> PROBLEM DESCRIPTION
Return all the data, word for word.

> RECORDED INFORMATION
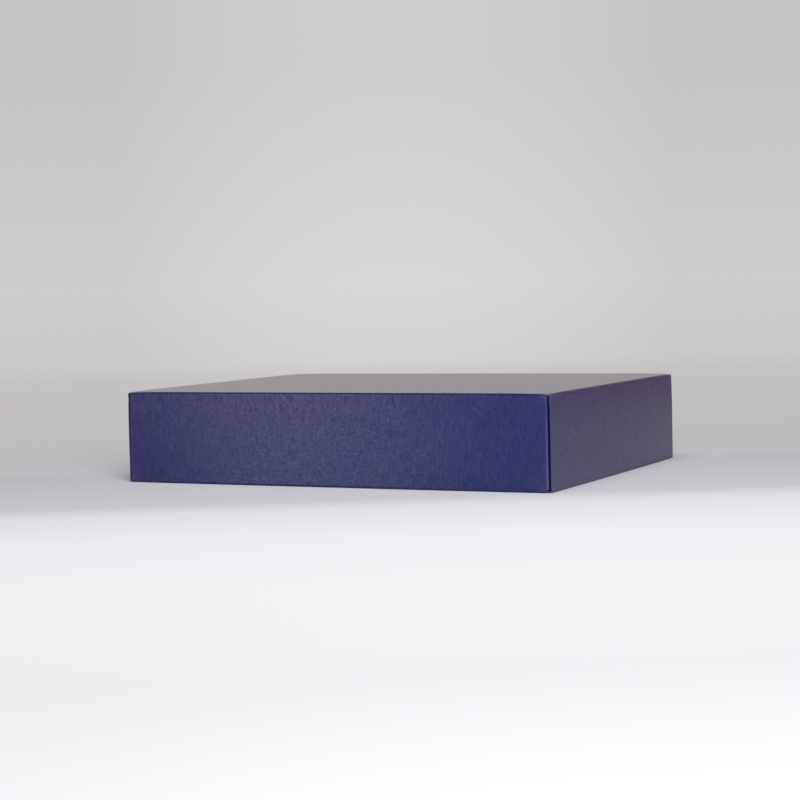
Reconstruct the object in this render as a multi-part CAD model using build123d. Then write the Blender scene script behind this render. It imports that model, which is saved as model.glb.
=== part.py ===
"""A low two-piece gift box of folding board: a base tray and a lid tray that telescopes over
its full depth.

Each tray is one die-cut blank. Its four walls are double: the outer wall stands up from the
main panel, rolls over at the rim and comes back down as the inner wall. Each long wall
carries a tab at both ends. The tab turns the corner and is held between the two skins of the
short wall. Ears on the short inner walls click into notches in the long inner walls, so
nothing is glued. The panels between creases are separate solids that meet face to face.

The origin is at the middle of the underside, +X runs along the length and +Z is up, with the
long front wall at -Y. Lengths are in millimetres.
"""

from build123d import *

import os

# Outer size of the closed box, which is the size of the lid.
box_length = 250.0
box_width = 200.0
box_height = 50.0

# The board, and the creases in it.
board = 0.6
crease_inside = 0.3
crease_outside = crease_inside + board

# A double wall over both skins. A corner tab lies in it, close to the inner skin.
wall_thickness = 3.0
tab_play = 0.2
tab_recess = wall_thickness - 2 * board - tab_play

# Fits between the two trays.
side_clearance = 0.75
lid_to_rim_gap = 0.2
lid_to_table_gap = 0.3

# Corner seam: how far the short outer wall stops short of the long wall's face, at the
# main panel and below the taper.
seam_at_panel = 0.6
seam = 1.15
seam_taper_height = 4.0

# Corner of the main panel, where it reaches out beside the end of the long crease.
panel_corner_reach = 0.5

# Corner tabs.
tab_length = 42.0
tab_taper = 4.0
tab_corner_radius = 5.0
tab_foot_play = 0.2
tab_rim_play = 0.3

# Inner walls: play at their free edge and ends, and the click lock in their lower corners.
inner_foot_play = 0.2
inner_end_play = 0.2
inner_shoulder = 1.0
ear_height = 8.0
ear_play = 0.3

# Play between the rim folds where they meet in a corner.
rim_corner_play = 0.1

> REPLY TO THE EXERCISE
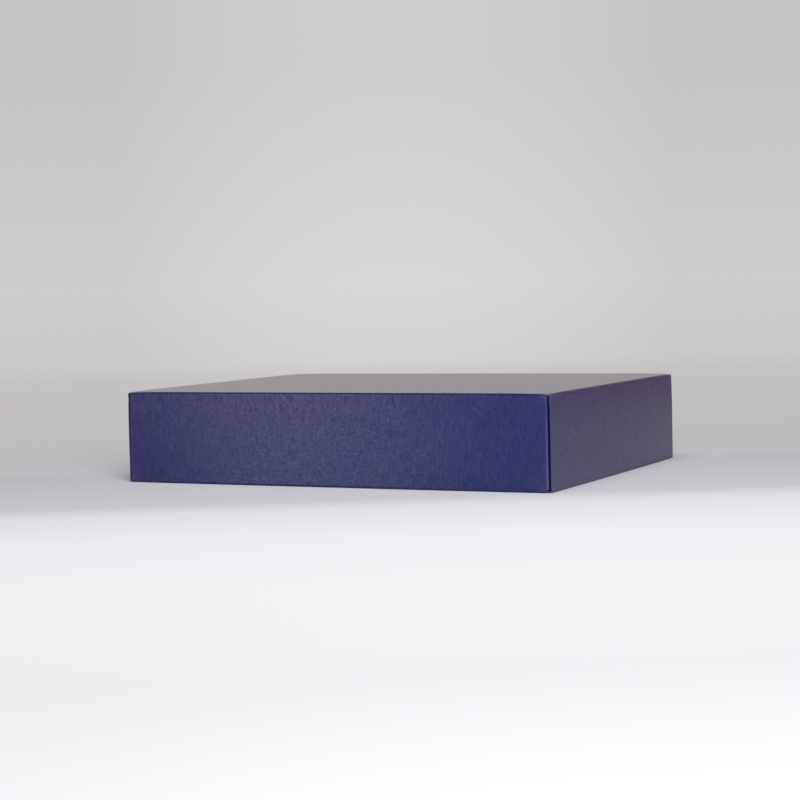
Reconstruct the object in this render as a multi-part CAD model using build123d. Then write the Blender scene script behind this render. It imports that model, which is saved as model.glb.
=== part.py ===
"""A low two-piece gift box of folding board: a base tray and a lid tray that telescopes over
its full depth.

Each tray is one die-cut blank. Its four walls are double: the outer wall stands up from the
main panel, rolls over at the rim and comes back down as the inner wall. Each long wall
carries a tab at both ends. The tab turns the corner and is held between the two skins of the
short wall. Ears on the short inner walls click into notches in the long inner walls, so
nothing is glued. The panels between creases are separate solids that meet face to face.

The origin is at the middle of the underside, +X runs along the length and +Z is up, with the
long front wall at -Y. Lengths are in millimetres.
"""

from build123d import *

import os

# Outer size of the closed box, which is the size of the lid.
box_length = 250.0
box_width = 200.0
box_height = 50.0

# The board, and the creases in it.
board = 0.6
crease_inside = 0.3
crease_outside = crease_inside + board

# A double wall over both skins. A corner tab lies in it, close to the inner skin.
wall_thickness = 3.0
tab_play = 0.2
tab_recess = wall_thickness - 2 * board - tab_play

# Fits between the two trays.
side_clearance = 0.75
lid_to_rim_gap = 0.2
lid_to_table_gap = 0.3

# Corner seam: how far the short outer wall stops short of the long wall's face, at the
# main panel and below the taper.
seam_at_panel = 0.6
seam = 1.15
seam_taper_height = 4.0

# Corner of the main panel, where it reaches out beside the end of the long crease.
panel_corner_reach = 0.5

# Corner tabs.
tab_length = 42.0
tab_taper = 4.0
tab_corner_radius = 5.0
tab_foot_play = 0.2
tab_rim_play = 0.3

# Inner walls: play at their free edge and ends, and the click lock in their lower corners.
inner_foot_play = 0.2
inner_end_play = 0.2
inner_shoulder = 1.0
ear_height = 8.0
ear_play = 0.3

# Play between the rim folds where they meet in a corner.
rim_corner_play = 0.1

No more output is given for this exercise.